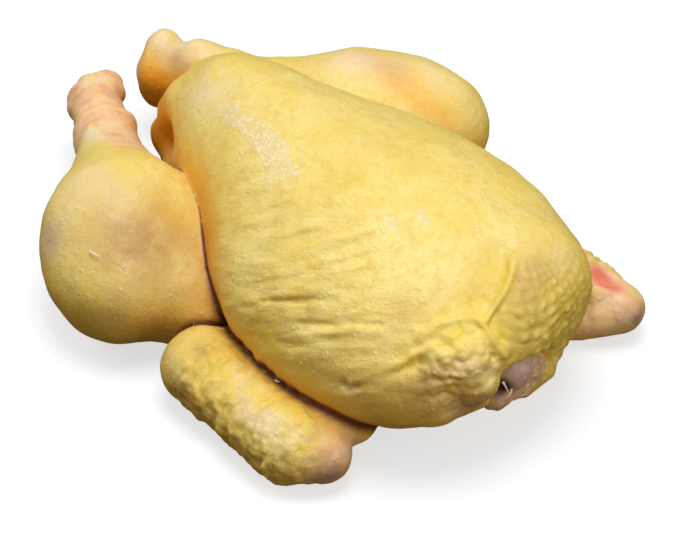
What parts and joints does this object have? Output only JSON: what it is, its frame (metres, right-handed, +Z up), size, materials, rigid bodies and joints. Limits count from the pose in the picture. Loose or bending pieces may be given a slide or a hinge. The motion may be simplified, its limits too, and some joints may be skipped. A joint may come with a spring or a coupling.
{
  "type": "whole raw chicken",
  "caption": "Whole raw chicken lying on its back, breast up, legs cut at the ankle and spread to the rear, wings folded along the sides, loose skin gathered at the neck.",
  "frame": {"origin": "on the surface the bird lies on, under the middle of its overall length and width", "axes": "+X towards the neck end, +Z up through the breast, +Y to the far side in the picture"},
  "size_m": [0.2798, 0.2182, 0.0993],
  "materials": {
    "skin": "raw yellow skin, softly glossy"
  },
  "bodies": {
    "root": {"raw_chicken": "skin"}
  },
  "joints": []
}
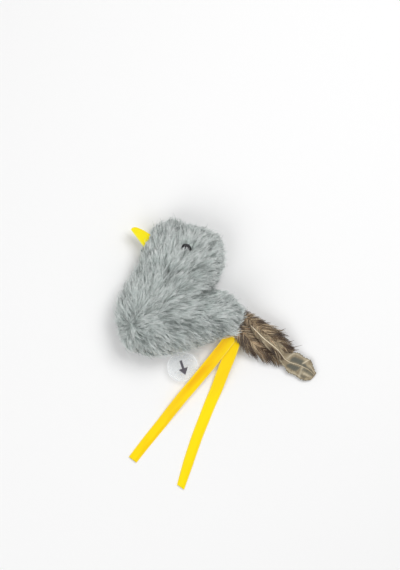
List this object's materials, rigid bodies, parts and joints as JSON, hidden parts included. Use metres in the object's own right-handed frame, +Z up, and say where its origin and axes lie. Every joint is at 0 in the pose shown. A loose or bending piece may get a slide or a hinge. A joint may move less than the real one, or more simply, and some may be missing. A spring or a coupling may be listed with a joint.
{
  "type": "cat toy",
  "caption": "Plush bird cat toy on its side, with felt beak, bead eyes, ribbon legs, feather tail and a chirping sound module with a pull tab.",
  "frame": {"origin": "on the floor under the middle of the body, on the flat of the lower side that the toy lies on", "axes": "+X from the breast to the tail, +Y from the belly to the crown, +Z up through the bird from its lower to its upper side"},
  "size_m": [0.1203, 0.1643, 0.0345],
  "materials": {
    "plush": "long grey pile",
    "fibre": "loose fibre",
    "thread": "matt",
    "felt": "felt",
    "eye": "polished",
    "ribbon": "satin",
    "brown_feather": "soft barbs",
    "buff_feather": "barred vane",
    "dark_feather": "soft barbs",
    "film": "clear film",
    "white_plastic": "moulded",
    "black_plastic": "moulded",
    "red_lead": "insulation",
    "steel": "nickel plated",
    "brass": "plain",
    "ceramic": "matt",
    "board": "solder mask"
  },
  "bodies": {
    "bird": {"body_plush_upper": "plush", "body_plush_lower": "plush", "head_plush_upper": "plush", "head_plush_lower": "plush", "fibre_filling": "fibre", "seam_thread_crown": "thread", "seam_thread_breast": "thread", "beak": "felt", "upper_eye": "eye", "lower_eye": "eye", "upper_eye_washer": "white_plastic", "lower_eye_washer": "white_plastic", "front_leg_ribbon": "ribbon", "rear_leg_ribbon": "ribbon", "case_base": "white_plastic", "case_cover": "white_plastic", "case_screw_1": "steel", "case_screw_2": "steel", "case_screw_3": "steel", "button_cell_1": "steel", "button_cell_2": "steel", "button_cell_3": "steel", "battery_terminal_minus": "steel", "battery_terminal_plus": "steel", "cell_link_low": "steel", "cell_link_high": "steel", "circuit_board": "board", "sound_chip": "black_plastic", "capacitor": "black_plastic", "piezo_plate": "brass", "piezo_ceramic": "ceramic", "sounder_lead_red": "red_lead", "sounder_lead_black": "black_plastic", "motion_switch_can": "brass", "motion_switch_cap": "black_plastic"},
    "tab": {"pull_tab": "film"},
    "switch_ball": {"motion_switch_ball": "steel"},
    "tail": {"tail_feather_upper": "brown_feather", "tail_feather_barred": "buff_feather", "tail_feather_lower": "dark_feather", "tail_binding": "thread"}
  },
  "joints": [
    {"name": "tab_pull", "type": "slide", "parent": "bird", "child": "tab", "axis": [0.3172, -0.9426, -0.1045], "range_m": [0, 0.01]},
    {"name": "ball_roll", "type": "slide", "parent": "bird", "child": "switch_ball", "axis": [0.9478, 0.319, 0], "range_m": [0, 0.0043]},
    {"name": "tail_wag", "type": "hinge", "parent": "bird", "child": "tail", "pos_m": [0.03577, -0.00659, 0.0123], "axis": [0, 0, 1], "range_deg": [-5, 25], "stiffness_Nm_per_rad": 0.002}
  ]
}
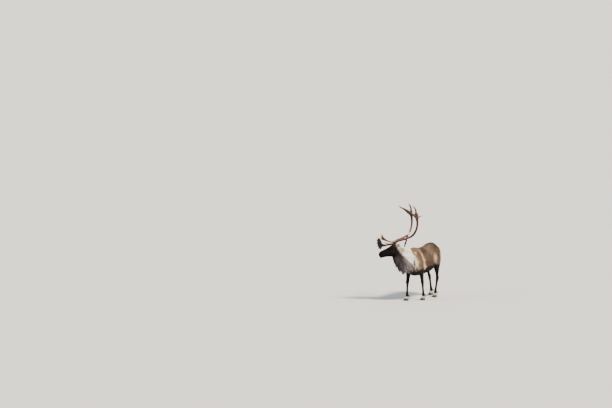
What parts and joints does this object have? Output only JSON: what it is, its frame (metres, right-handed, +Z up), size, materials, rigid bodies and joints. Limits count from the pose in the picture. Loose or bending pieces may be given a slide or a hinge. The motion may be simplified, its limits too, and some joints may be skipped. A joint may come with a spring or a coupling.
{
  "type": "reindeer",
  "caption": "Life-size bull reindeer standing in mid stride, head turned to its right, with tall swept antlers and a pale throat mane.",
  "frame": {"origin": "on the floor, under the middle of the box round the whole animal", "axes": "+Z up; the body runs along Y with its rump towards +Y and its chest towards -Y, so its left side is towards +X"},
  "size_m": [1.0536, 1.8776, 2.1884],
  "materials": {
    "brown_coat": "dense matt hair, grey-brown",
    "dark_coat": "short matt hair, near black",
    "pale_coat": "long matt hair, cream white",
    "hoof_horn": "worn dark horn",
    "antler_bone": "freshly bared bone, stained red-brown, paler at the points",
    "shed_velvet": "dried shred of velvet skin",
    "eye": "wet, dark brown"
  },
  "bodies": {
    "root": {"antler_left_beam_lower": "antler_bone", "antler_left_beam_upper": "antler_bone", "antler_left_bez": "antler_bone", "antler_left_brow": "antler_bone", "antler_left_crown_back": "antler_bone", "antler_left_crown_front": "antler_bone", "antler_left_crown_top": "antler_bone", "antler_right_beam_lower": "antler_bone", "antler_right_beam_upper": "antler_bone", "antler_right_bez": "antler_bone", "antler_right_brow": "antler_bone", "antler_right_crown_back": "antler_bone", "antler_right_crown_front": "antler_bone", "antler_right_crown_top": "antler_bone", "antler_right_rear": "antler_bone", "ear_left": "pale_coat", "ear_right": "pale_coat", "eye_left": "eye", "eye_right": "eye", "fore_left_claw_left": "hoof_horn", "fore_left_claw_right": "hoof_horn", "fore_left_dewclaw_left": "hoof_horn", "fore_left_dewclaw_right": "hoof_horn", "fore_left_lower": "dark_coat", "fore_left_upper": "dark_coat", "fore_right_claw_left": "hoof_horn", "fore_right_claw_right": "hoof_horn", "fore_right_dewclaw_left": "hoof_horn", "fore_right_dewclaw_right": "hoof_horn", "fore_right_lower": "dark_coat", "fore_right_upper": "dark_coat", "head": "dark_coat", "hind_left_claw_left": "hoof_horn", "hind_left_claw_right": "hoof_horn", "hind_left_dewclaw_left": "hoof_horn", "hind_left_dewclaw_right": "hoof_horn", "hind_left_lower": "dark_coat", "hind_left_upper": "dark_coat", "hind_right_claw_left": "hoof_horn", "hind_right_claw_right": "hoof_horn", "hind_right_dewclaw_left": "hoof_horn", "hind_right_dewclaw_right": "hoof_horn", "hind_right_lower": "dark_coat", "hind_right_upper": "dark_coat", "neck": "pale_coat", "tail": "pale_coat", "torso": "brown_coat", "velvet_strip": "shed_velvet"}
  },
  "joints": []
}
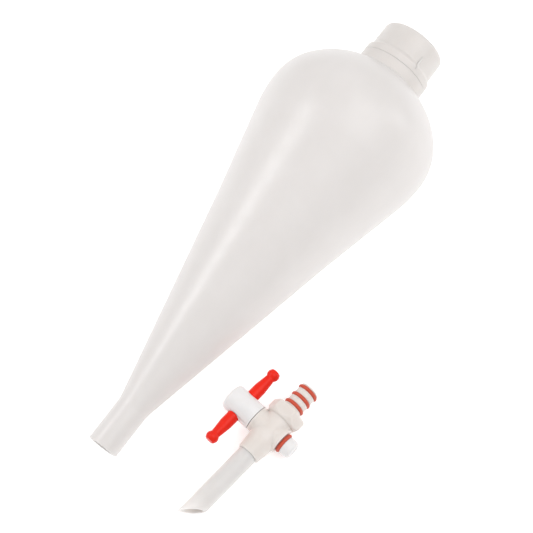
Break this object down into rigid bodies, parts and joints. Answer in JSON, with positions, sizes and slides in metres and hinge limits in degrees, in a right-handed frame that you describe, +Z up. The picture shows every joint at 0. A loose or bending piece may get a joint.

- _WHAT YOU HAVE TO DO_
Repeat every line of the records above exactly.

- _RESULT FOR THIS EXERCISE_
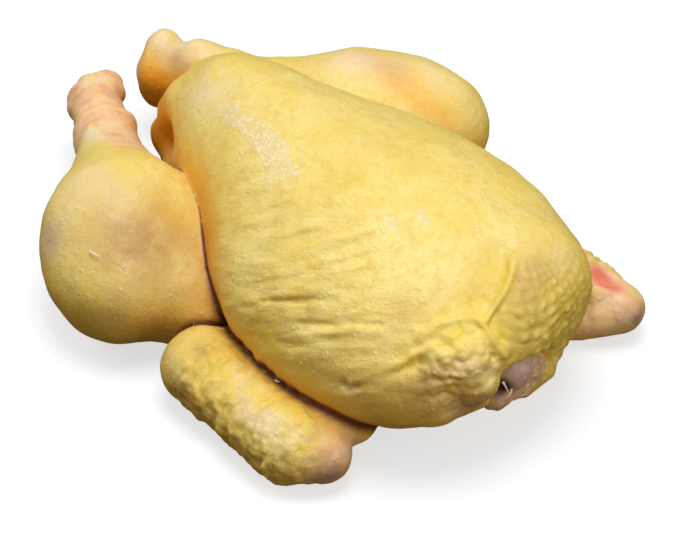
What parts and joints does this object have? Output only JSON: what it is, its frame (metres, right-handed, +Z up), size, materials, rigid bodies and joints. Limits count from the pose in the picture. Loose or bending pieces may be given a slide or a hinge. The motion may be simplified, its limits too, and some joints may be skipped. A joint may come with a spring or a coupling.
{
  "type": "whole raw chicken",
  "caption": "Whole raw chicken lying on its back, breast up, legs cut at the ankle and spread to the rear, wings folded along the sides, loose skin gathered at the neck.",
  "frame": {"origin": "on the surface the bird lies on, under the middle of its overall length and width", "axes": "+X towards the neck end, +Z up through the breast, +Y to the far side in the picture"},
  "size_m": [0.2798, 0.2182, 0.0993],
  "materials": {
    "skin": "raw yellow skin, softly glossy"
  },
  "bodies": {
    "root": {"raw_chicken": "skin"}
  },
  "joints": []
}
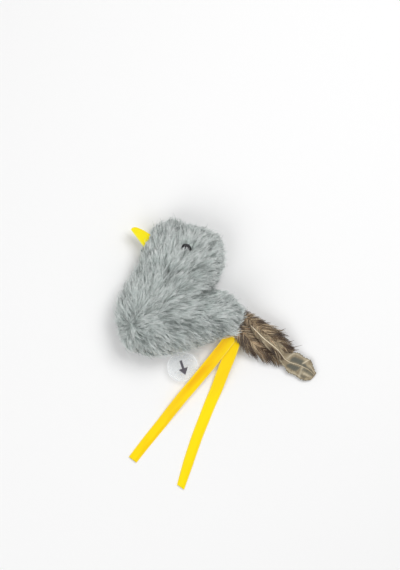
List this object's materials, rigid bodies, parts and joints as JSON, hidden parts included. Use metres in the object's own right-handed frame, +Z up, and say where its origin and axes lie. Every joint is at 0 in the pose shown. A loose or bending piece may get a slide or a hinge. A joint may move less than the real one, or more simply, and some may be missing. A spring or a coupling may be listed with a joint.
{
  "type": "cat toy",
  "caption": "Plush bird cat toy on its side, with felt beak, bead eyes, ribbon legs, feather tail and a chirping sound module with a pull tab.",
  "frame": {"origin": "on the floor under the middle of the body, on the flat of the lower side that the toy lies on", "axes": "+X from the breast to the tail, +Y from the belly to the crown, +Z up through the bird from its lower to its upper side"},
  "size_m": [0.1203, 0.1643, 0.0345],
  "materials": {
    "plush": "long grey pile",
    "fibre": "loose fibre",
    "thread": "matt",
    "felt": "felt",
    "eye": "polished",
    "ribbon": "satin",
    "brown_feather": "soft barbs",
    "buff_feather": "barred vane",
    "dark_feather": "soft barbs",
    "film": "clear film",
    "white_plastic": "moulded",
    "black_plastic": "moulded",
    "red_lead": "insulation",
    "steel": "nickel plated",
    "brass": "plain",
    "ceramic": "matt",
    "board": "solder mask"
  },
  "bodies": {
    "bird": {"body_plush_upper": "plush", "body_plush_lower": "plush", "head_plush_upper": "plush", "head_plush_lower": "plush", "fibre_filling": "fibre", "seam_thread_crown": "thread", "seam_thread_breast": "thread", "beak": "felt", "upper_eye": "eye", "lower_eye": "eye", "upper_eye_washer": "white_plastic", "lower_eye_washer": "white_plastic", "front_leg_ribbon": "ribbon", "rear_leg_ribbon": "ribbon", "case_base": "white_plastic", "case_cover": "white_plastic", "case_screw_1": "steel", "case_screw_2": "steel", "case_screw_3": "steel", "button_cell_1": "steel", "button_cell_2": "steel", "button_cell_3": "steel", "battery_terminal_minus": "steel", "battery_terminal_plus": "steel", "cell_link_low": "steel", "cell_link_high": "steel", "circuit_board": "board", "sound_chip": "black_plastic", "capacitor": "black_plastic", "piezo_plate": "brass", "piezo_ceramic": "ceramic", "sounder_lead_red": "red_lead", "sounder_lead_black": "black_plastic", "motion_switch_can": "brass", "motion_switch_cap": "black_plastic"},
    "tab": {"pull_tab": "film"},
    "switch_ball": {"motion_switch_ball": "steel"},
    "tail": {"tail_feather_upper": "brown_feather", "tail_feather_barred": "buff_feather", "tail_feather_lower": "dark_feather", "tail_binding": "thread"}
  },
  "joints": [
    {"name": "tab_pull", "type": "slide", "parent": "bird", "child": "tab", "axis": [0.3172, -0.9426, -0.1045], "range_m": [0, 0.01]},
    {"name": "ball_roll", "type": "slide", "parent": "bird", "child": "switch_ball", "axis": [0.9478, 0.319, 0], "range_m": [0, 0.0043]},
    {"name": "tail_wag", "type": "hinge", "parent": "bird", "child": "tail", "pos_m": [0.03577, -0.00659, 0.0123], "axis": [0, 0, 1], "range_deg": [-5, 25], "stiffness_Nm_per_rad": 0.002}
  ]
}
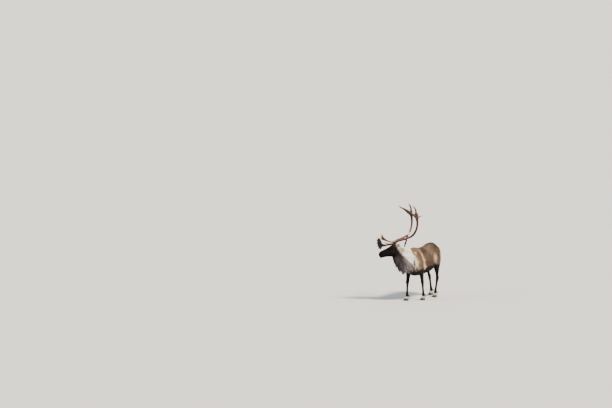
What parts and joints does this object have? Output only JSON: what it is, its frame (metres, right-handed, +Z up), size, materials, rigid bodies and joints. Limits count from the pose in the picture. Loose or bending pieces may be given a slide or a hinge. The motion may be simplified, its limits too, and some joints may be skipped. A joint may come with a spring or a coupling.
{
  "type": "reindeer",
  "caption": "Life-size bull reindeer standing in mid stride, head turned to its right, with tall swept antlers and a pale throat mane.",
  "frame": {"origin": "on the floor, under the middle of the box round the whole animal", "axes": "+Z up; the body runs along Y with its rump towards +Y and its chest towards -Y, so its left side is towards +X"},
  "size_m": [1.0536, 1.8776, 2.1884],
  "materials": {
    "brown_coat": "dense matt hair, grey-brown",
    "dark_coat": "short matt hair, near black",
    "pale_coat": "long matt hair, cream white",
    "hoof_horn": "worn dark horn",
    "antler_bone": "freshly bared bone, stained red-brown, paler at the points",
    "shed_velvet": "dried shred of velvet skin",
    "eye": "wet, dark brown"
  },
  "bodies": {
    "root": {"antler_left_beam_lower": "antler_bone", "antler_left_beam_upper": "antler_bone", "antler_left_bez": "antler_bone", "antler_left_brow": "antler_bone", "antler_left_crown_back": "antler_bone", "antler_left_crown_front": "antler_bone", "antler_left_crown_top": "antler_bone", "antler_right_beam_lower": "antler_bone", "antler_right_beam_upper": "antler_bone", "antler_right_bez": "antler_bone", "antler_right_brow": "antler_bone", "antler_right_crown_back": "antler_bone", "antler_right_crown_front": "antler_bone", "antler_right_crown_top": "antler_bone", "antler_right_rear": "antler_bone", "ear_left": "pale_coat", "ear_right": "pale_coat", "eye_left": "eye", "eye_right": "eye", "fore_left_claw_left": "hoof_horn", "fore_left_claw_right": "hoof_horn", "fore_left_dewclaw_left": "hoof_horn", "fore_left_dewclaw_right": "hoof_horn", "fore_left_lower": "dark_coat", "fore_left_upper": "dark_coat", "fore_right_claw_left": "hoof_horn", "fore_right_claw_right": "hoof_horn", "fore_right_dewclaw_left": "hoof_horn", "fore_right_dewclaw_right": "hoof_horn", "fore_right_lower": "dark_coat", "fore_right_upper": "dark_coat", "head": "dark_coat", "hind_left_claw_left": "hoof_horn", "hind_left_claw_right": "hoof_horn", "hind_left_dewclaw_left": "hoof_horn", "hind_left_dewclaw_right": "hoof_horn", "hind_left_lower": "dark_coat", "hind_left_upper": "dark_coat", "hind_right_claw_left": "hoof_horn", "hind_right_claw_right": "hoof_horn", "hind_right_dewclaw_left": "hoof_horn", "hind_right_dewclaw_right": "hoof_horn", "hind_right_lower": "dark_coat", "hind_right_upper": "dark_coat", "neck": "pale_coat", "tail": "pale_coat", "torso": "brown_coat", "velvet_strip": "shed_velvet"}
  },
  "joints": []
}
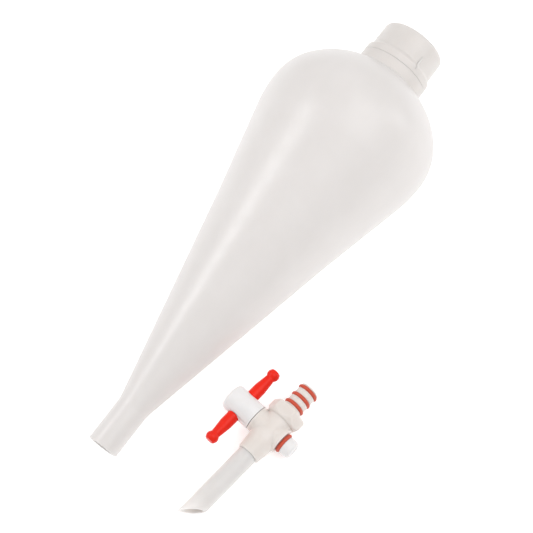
Break this object down into rigid bodies, parts and joints. Answer in JSON, with positions, sizes and slides in metres and hinge limits in degrees, in a right-handed frame that you describe, +Z up. The picture shows every joint at 0. A loose or bending piece may get a joint.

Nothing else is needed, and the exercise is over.